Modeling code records
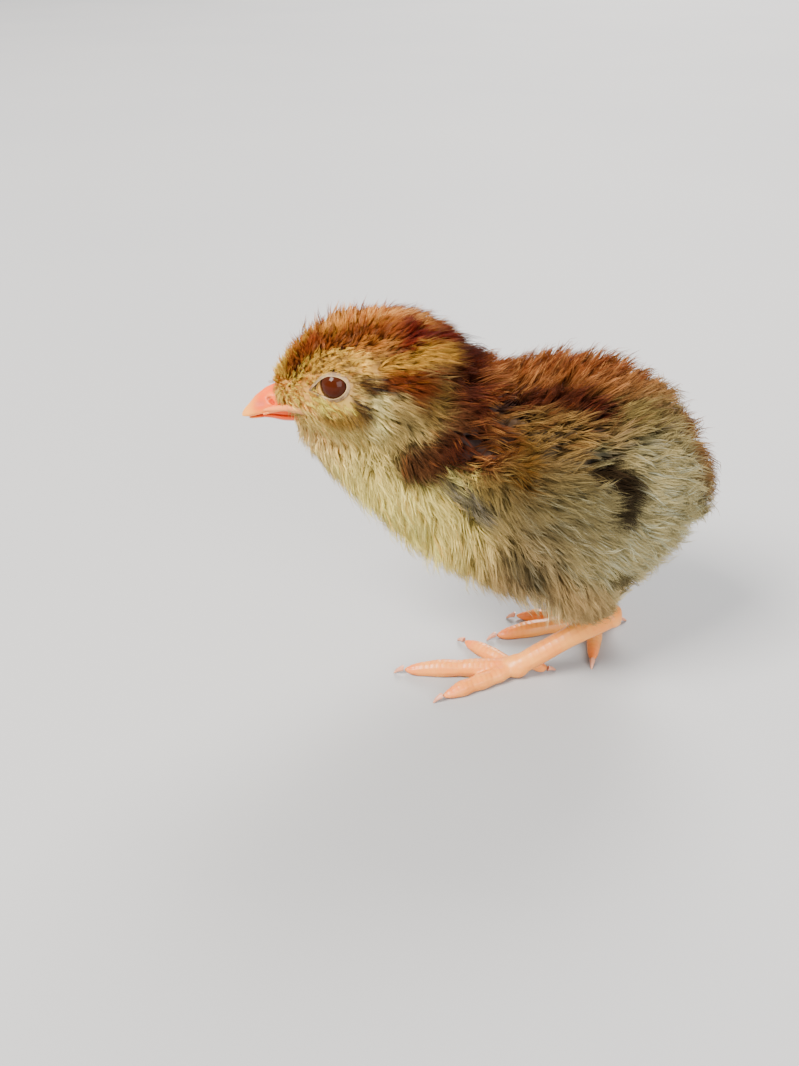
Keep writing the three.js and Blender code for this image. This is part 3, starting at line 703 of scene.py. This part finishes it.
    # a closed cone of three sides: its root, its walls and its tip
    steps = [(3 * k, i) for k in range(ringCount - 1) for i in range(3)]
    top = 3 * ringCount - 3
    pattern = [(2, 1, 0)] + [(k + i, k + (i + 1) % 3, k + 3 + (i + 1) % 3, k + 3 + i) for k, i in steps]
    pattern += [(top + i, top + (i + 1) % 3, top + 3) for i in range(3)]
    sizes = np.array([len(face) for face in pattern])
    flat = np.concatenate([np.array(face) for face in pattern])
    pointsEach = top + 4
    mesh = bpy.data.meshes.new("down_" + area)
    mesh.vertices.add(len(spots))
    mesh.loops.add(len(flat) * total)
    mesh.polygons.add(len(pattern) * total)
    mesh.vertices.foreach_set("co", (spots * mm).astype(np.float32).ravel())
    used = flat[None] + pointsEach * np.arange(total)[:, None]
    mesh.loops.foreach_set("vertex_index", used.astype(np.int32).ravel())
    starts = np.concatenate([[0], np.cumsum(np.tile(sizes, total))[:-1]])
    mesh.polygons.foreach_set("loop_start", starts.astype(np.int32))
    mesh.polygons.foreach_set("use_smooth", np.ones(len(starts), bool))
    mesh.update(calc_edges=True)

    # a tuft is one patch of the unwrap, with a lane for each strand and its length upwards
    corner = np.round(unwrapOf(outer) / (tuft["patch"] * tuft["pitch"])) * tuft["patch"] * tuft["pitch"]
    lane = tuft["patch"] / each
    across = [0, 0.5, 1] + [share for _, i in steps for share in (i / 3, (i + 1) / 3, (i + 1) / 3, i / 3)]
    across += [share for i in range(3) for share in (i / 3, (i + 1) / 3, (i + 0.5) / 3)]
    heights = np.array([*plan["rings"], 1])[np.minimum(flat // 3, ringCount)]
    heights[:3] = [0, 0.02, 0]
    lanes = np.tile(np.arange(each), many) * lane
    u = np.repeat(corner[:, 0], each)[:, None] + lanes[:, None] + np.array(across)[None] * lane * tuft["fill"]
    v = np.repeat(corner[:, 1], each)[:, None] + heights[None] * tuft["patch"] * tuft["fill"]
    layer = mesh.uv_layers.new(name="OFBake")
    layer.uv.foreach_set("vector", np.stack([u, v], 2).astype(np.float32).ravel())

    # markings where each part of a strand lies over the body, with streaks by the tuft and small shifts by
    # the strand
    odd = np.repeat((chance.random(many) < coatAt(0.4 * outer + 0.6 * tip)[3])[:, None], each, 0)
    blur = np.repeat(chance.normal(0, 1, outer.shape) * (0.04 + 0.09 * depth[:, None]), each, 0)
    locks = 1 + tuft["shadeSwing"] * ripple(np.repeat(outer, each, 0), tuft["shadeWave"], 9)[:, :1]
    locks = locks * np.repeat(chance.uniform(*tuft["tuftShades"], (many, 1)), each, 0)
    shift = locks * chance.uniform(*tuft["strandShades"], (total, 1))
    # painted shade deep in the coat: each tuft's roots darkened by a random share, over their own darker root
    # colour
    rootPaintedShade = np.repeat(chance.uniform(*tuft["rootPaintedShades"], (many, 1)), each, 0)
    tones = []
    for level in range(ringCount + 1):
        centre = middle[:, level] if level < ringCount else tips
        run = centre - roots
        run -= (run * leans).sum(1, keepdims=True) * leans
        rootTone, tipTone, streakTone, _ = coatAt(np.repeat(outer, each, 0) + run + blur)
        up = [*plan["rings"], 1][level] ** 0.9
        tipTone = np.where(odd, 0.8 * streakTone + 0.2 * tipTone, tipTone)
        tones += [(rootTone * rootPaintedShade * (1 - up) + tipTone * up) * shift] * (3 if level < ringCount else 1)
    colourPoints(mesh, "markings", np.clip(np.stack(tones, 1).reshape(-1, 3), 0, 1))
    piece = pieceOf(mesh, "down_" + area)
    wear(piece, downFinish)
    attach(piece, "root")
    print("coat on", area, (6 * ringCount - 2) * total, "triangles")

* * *

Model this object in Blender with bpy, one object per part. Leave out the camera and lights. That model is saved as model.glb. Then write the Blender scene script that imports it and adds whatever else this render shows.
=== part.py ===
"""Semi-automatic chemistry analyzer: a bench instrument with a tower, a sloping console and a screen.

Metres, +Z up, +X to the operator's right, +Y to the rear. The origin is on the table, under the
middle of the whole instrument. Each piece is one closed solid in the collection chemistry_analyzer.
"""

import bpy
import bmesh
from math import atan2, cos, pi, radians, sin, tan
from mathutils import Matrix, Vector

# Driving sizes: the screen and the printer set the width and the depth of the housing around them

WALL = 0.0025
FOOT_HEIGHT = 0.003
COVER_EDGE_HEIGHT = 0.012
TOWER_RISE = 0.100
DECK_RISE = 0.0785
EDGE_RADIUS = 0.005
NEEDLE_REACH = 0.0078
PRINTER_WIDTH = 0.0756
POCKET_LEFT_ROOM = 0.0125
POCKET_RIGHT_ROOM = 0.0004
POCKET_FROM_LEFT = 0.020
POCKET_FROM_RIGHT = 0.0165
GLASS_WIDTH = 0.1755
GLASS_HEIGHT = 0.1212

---

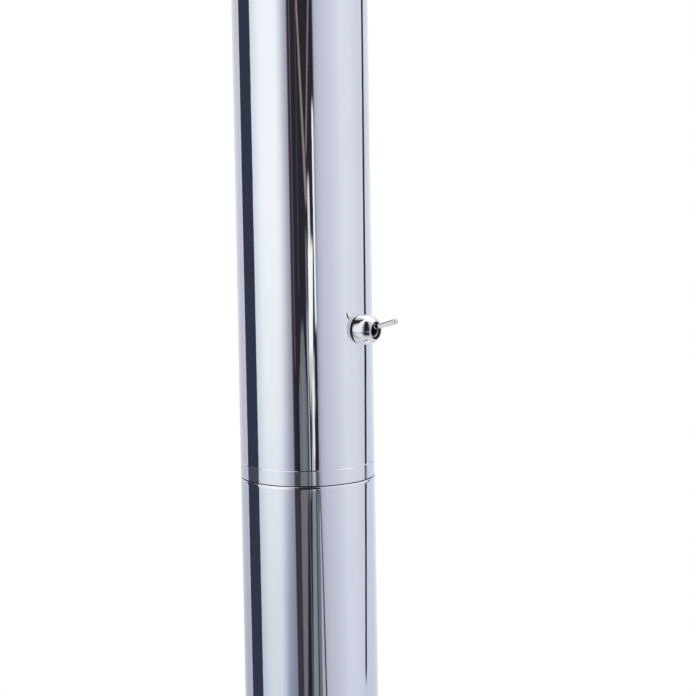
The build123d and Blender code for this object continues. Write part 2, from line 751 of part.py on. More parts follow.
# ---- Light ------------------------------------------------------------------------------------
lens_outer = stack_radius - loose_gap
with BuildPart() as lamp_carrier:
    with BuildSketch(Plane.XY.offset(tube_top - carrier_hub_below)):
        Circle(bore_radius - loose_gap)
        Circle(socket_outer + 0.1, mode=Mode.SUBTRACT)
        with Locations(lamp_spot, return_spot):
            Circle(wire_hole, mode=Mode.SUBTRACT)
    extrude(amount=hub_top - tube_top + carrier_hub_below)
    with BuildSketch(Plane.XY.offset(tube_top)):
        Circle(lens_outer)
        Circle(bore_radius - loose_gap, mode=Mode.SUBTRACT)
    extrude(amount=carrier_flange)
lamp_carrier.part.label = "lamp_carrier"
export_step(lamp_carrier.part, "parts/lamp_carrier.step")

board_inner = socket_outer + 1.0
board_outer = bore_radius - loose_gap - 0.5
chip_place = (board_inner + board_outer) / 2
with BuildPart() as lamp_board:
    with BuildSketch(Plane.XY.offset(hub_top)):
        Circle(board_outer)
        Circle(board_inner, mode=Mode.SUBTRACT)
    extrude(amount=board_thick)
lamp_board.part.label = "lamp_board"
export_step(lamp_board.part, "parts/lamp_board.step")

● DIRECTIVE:
From the records above, repeat exactly the lines from the one with "Model this object" through the one with "GLASS_HEIGHT = 0.1212", both included.

● REPLY:
Model this object in Blender with bpy, one object per part. Leave out the camera and lights. That model is saved as model.glb. Then write the Blender scene script that imports it and adds whatever else this render shows.
=== part.py ===
"""Semi-automatic chemistry analyzer: a bench instrument with a tower, a sloping console and a screen.

Metres, +Z up, +X to the operator's right, +Y to the rear. The origin is on the table, under the
middle of the whole instrument. Each piece is one closed solid in the collection chemistry_analyzer.
"""

import bpy
import bmesh
from math import atan2, cos, pi, radians, sin, tan
from mathutils import Matrix, Vector

# Driving sizes: the screen and the printer set the width and the depth of the housing around them

WALL = 0.0025
FOOT_HEIGHT = 0.003
COVER_EDGE_HEIGHT = 0.012
TOWER_RISE = 0.100
DECK_RISE = 0.0785
EDGE_RADIUS = 0.005
NEEDLE_REACH = 0.0078
PRINTER_WIDTH = 0.0756
POCKET_LEFT_ROOM = 0.0125
POCKET_RIGHT_ROOM = 0.0004
POCKET_FROM_LEFT = 0.020
POCKET_FROM_RIGHT = 0.0165
GLASS_WIDTH = 0.1755
GLASS_HEIGHT = 0.1212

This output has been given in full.